» The request
Determine which lines of the records include the word "what", and copy them.

Object data in JSON
___
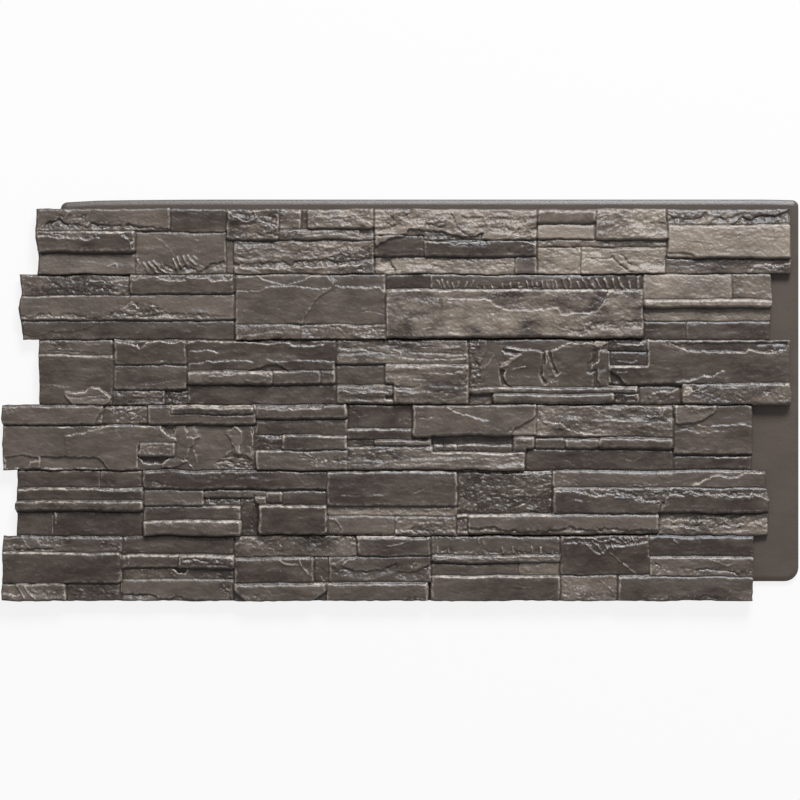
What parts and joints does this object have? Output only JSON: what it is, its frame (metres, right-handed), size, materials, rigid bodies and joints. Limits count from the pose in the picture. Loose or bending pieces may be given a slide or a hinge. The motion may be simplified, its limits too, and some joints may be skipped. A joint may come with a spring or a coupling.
{
  "type": "faux stone wall panel",
  "caption": "Lightweight moulded foam wall panel with stacked ledge stone relief, stepped interlocking ends and a nailing flange.",
  "frame": {"origin": "middle of the outline, on the flat back face", "axes": "+X along the courses towards the wide flange, +Y up the wall towards the narrow flange, +Z out of the wall, the side with the stones"},
  "size_m": [1.2442, 0.627, 0.0318],
  "materials": {
    "painted_foam": "matte"
  },
  "bodies": {
    "root": {"stone_panel": "painted_foam"}
  },
  "joints": []
}
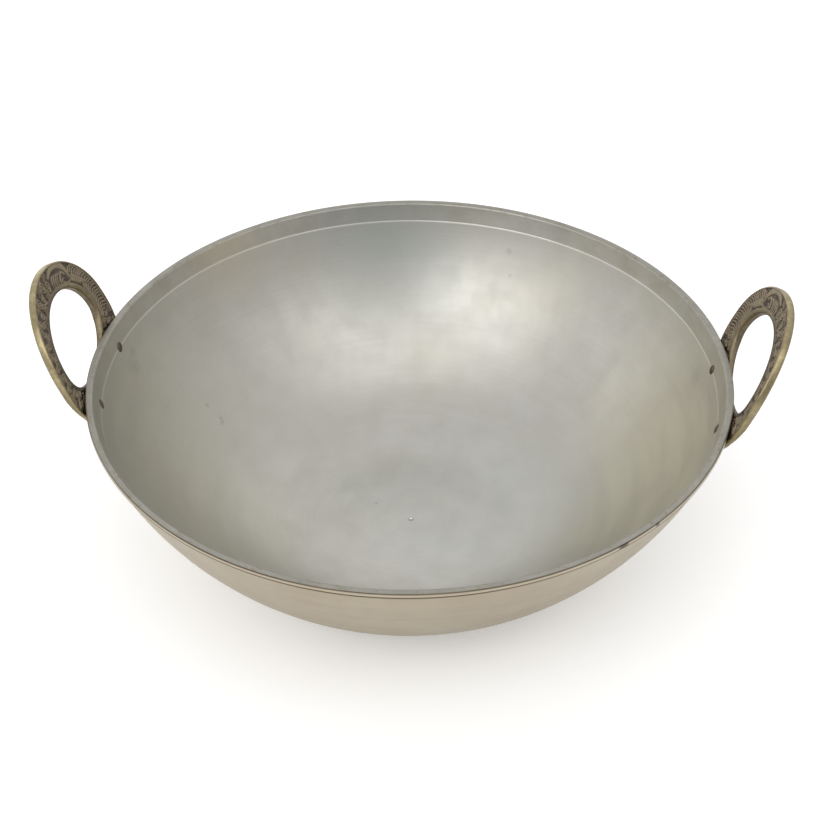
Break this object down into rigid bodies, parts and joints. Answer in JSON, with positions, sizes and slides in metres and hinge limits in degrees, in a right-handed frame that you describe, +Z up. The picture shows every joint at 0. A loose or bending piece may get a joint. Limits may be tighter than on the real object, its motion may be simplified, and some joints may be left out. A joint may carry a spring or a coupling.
{
  "type": "kadai",
  "caption": "Round, shallow brass cooking bowl with a flat base, a tinned inside, a turned rim band and cast oval ring handles riveted to its wall.",
  "frame": {"origin": "middle of the flat base, on the surface that the bowl stands on", "axes": "+Z up along the bowl's axis; the handles lie on +X (right) and -X (left); -Y is the front"},
  "size_m": [0.3462, 0.3, 0.1394],
  "materials": {
    "brass_outside": "satin",
    "tin": "satin",
    "antique_brass": "satin",
    "rivet_metal": "satin"
  },
  "bodies": {
    "root": {"bowl": "brass_outside", "tin_lining": "tin", "handle_left": "antique_brass", "handle_right": "antique_brass", "rivet_left_front": "rivet_metal", "rivet_left_rear": "rivet_metal", "rivet_right_front": "rivet_metal", "rivet_right_rear": "rivet_metal"}
  },
  "joints": []
}
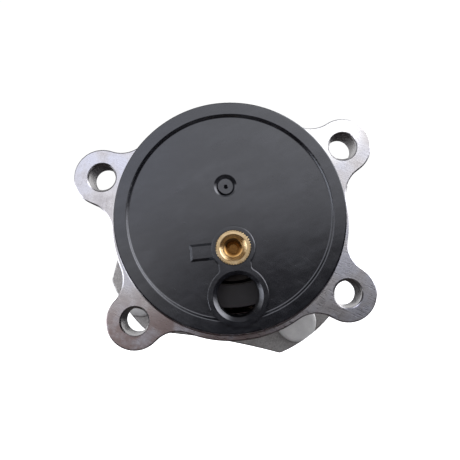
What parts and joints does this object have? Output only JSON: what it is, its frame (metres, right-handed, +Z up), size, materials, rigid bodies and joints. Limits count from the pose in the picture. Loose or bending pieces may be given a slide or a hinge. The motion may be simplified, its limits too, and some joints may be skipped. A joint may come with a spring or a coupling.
{
  "type": "wheel hub bearing unit",
  "caption": "Flanged wheel hub bearing unit with a tapped knuckle flange, a black sensor cap with a brass insert, and a turning wheel flange with press-in studs.",
  "frame": {"origin": "on the spin axis, in the plane of the outer ring's mounting face", "axes": "+Y along the spin axis towards the wheel, +Z up, +X to the right as seen from the capped side"},
  "size_m": [0.1132, 0.1028, 0.1132],
  "materials": {
    "ring_steel": "turned and milled, bright",
    "hub_steel": "forged, with turned faces",
    "stud_steel": "cold formed, phosphated grey",
    "race_steel": "ground",
    "ball_steel": "lapped and polished",
    "pressed_steel": "pressed sheet",
    "brass": "turned and knurled",
    "cap_plastic": "satin moulding",
    "cage_plastic": "glass filled moulding",
    "seal_rubber": "moulded",
    "encoder_rubber": "ferrite filled, smooth"
  },
  "bodies": {
    "housing": {"outer_ring": "ring_steel", "sensor_cap": "cap_plastic", "threaded_insert": "brass", "cap_sleeve": "pressed_steel", "cap_o_ring": "seal_rubber", "outboard_seal_case": "pressed_steel", "outboard_seal_lip": "seal_rubber"},
    "hub": {"hub_spindle": "hub_steel", "inner_ring": "race_steel", "wheel_studs": "stud_steel", "encoder_carrier": "pressed_steel", "encoder_ring": "encoder_rubber", "seal_slinger": "pressed_steel"},
    "inboard_cage_body": {"inboard_cage": "cage_plastic", "inboard_ball_01": "ball_steel", "inboard_ball_02": "ball_steel", "inboard_ball_03": "ball_steel", "inboard_ball_04": "ball_steel", "inboard_ball_05": "ball_steel", "inboard_ball_06": "ball_steel", "inboard_ball_07": "ball_steel", "inboard_ball_08": "ball_steel", "inboard_ball_09": "ball_steel", "inboard_ball_10": "ball_steel", "inboard_ball_11": "ball_steel", "inboard_ball_12": "ball_steel", "inboard_ball_13": "ball_steel"},
    "outboard_cage_body": {"outboard_cage": "cage_plastic", "outboard_ball_01": "ball_steel", "outboard_ball_02": "ball_steel", "outboard_ball_03": "ball_steel", "outboard_ball_04": "ball_steel", "outboard_ball_05": "ball_steel", "outboard_ball_06": "ball_steel", "outboard_ball_07": "ball_steel", "outboard_ball_08": "ball_steel", "outboard_ball_09": "ball_steel", "outboard_ball_10": "ball_steel", "outboard_ball_11": "ball_steel", "outboard_ball_12": "ball_steel", "outboard_ball_13": "ball_steel"}
  },
  "joints": [
    {"name": "hub_spin", "type": "hinge", "parent": "housing", "child": "hub", "pos_m": [0, 0, 0], "axis": [0, 1, 0], "continuous": true},
    {"name": "inboard_cage_spin", "type": "hinge", "parent": "housing", "child": "inboard_cage_body", "pos_m": [0, 0.0095, 0], "axis": [0, 1, 0], "continuous": true},
    {"name": "outboard_cage_spin", "type": "hinge", "parent": "housing", "child": "outboard_cage_body", "pos_m": [0, 0.0335, 0], "axis": [0, 1, 0], "continuous": true}
  ],
  "couplings": [
    {"joint": "inboard_cage_spin", "follows": "hub_spin", "ratio": 0.4204},
    {"joint": "outboard_cage_spin", "follows": "hub_spin", "ratio": 0.4204}
  ]
}
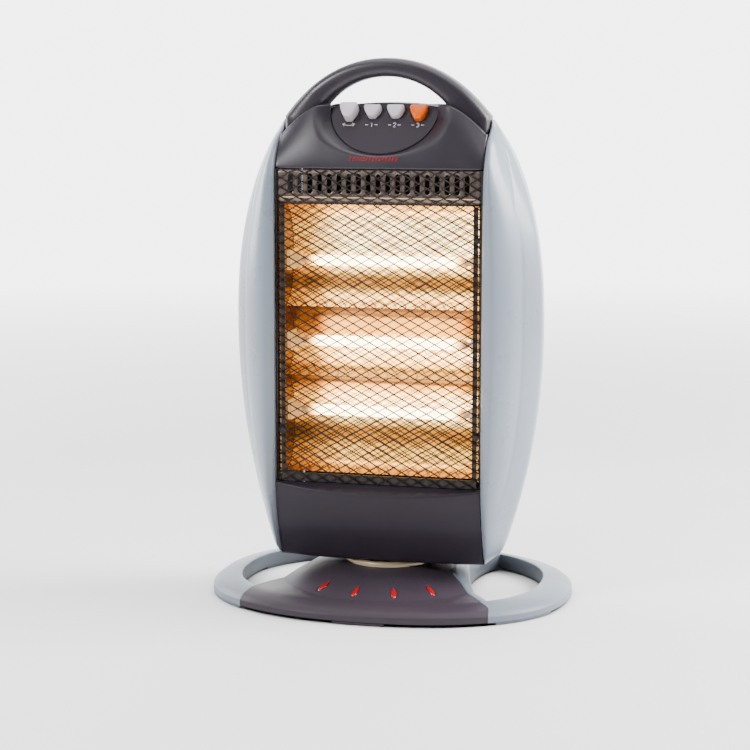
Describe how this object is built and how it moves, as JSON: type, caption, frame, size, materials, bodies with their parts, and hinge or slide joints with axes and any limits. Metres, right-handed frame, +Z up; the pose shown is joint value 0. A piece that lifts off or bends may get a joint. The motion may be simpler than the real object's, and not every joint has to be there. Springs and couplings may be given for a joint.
{
  "type": "halogen heater",
  "caption": "Upright radiant heater: quartz tubes in reflector troughs behind a mesh guard, in an oval body with a carry handle that swivels on an oval ring base.",
  "frame": {"origin": "middle of the oval base on the floor; the swivel's vertical axis stands 14.3 mm in front of it", "axes": "+Z up, -Y towards the heated room (front), +X to the right of someone who faces the front"},
  "size_m": [0.3798, 0.2982, 0.56],
  "materials": {
    "grey_plastic": "satin blue-grey painted plastic",
    "plum_plastic": "satin dark plum-grey moulded plastic",
    "console_plastic": "matt dark grey moulded plastic",
    "black_plastic": "matt black moulded plastic",
    "white_plastic": "glossy cool white moulded plastic",
    "orange_plastic": "glossy orange moulded plastic",
    "inner_plastic": "natural moulded plastic of the inner pieces",
    "red_lens": "glossy red moulded plastic",
    "collar_metal": "satin champagne metal",
    "steel": "zinc-plated steel",
    "dark_sheet": "dark brown heat-proof paint on steel",
    "vent_sheet": "grey galvanised sheet steel",
    "reflector_sheet": "polished aluminium reflector sheet",
    "quartz": "clear quartz tube with a glowing filament",
    "ceramic": "unglazed cream ceramic"
  },
  "bodies": {
    "base": {"base_ring": "grey_plastic", "base_cover": "plum_plastic", "base_inlay_1": "red_lens", "base_inlay_2": "red_lens", "base_inlay_3": "red_lens", "base_inlay_4": "red_lens", "ballast_plate": "steel", "foot_pad_1": "grey_plastic", "foot_pad_2": "plum_plastic", "foot_pad_3": "grey_plastic", "foot_pad_4": "grey_plastic", "foot_pad_5": "plum_plastic", "foot_pad_6": "grey_plastic", "tip_switch": "inner_plastic", "swivel_collar": "collar_metal", "drive_plate": "steel"},
    "head": {"pivot_tube": "steel", "pivot_washer": "steel", "pivot_nut": "steel", "swivel_motor": "steel", "body_floor": "black_plastic", "terminal_block": "inner_plastic", "left_side_cover": "grey_plastic", "right_side_cover": "grey_plastic", "upper_front_panel": "plum_plastic", "lower_front_panel": "plum_plastic", "rear_panel": "plum_plastic", "rear_screw_1": "steel", "rear_screw_2": "steel", "rear_screw_3": "steel", "rear_screw_4": "steel", "cord_inlet": "black_plastic", "carry_handle": "plum_plastic", "control_console": "console_plastic", "switch_block": "inner_plastic", "mesh_guard": "dark_sheet", "guard_frame": "dark_sheet", "vent_plate": "vent_sheet", "reflector_1": "reflector_sheet", "reflector_2": "reflector_sheet", "reflector_3": "reflector_sheet", "left_end_plate": "vent_sheet", "right_end_plate": "vent_sheet", "halogen_tube_1": "quartz", "left_tube_cap_1": "ceramic", "right_tube_cap_1": "ceramic", "halogen_tube_2": "quartz", "left_tube_cap_2": "ceramic", "right_tube_cap_2": "ceramic", "halogen_tube_3": "quartz", "left_tube_cap_3": "ceramic", "right_tube_cap_3": "ceramic", "thermal_cutout": "steel"},
    "crank": {"crank_disc": "inner_plastic"},
    "tip_foot": {"tip_plunger": "black_plastic"},
    "swing_key": {"swing_button": "white_plastic"},
    "heat_key_1": {"heat_button_1": "white_plastic"},
    "heat_key_2": {"heat_button_2": "white_plastic"},
    "heat_key_3": {"heat_button_3": "orange_plastic"}
  },
  "joints": [
    {"name": "swivel", "type": "hinge", "parent": "base", "child": "head", "pos_m": [0, -0.0143, 0.04], "axis": [0, 0, 1], "range_deg": [-30, 30]},
    {"name": "crank_turn", "type": "hinge", "parent": "head", "child": "crank", "pos_m": [0.0235, -0.0143, 0.041], "axis": [0, 0, 1], "range_deg": [-90, 90]},
    {"name": "tip_foot_drop", "type": "slide", "parent": "base", "child": "tip_foot", "axis": [0, 0, -1], "range_m": [0, 0.006], "stiffness_N_per_m": 50, "springref_m": 0.006},
    {"name": "swing_key_press", "type": "slide", "parent": "head", "child": "swing_key", "axis": [0, 0.8604, -0.5096], "range_m": [0, 0.0045], "stiffness_N_per_m": 300},
    {"name": "heat_key_1_press", "type": "slide", "parent": "head", "child": "heat_key_1", "axis": [0, 0.8604, -0.5096], "range_m": [-0.0045, 0]},
    {"name": "heat_key_2_press", "type": "slide", "parent": "head", "child": "heat_key_2", "axis": [0, 0.8604, -0.5096], "range_m": [-0.0045, 0]},
    {"name": "heat_key_3_press", "type": "slide", "parent": "head", "child": "heat_key_3", "axis": [0, 0.8604, -0.5096], "range_m": [-0.0045, 0]}
  ],
  "couplings": [
    {"joint": "crank_turn", "follows": "swivel", "ratio": -3}
  ]
}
___
» Reply
What parts and joints does this object have? Output only JSON: what it is, its frame (metres, right-handed), size, materials, rigid bodies and joints. Limits count from the pose in the picture. Loose or bending pieces may be given a slide or a hinge. The motion may be simplified, its limits too, and some joints may be skipped. A joint may come with a spring or a coupling.
What parts and joints does this object have? Output only JSON: what it is, its frame (metres, right-handed, +Z up), size, materials, rigid bodies and joints. Limits count from the pose in the picture. Loose or bending pieces may be given a slide or a hinge. The motion may be simplified, its limits too, and some joints may be skipped. A joint may come with a spring or a coupling.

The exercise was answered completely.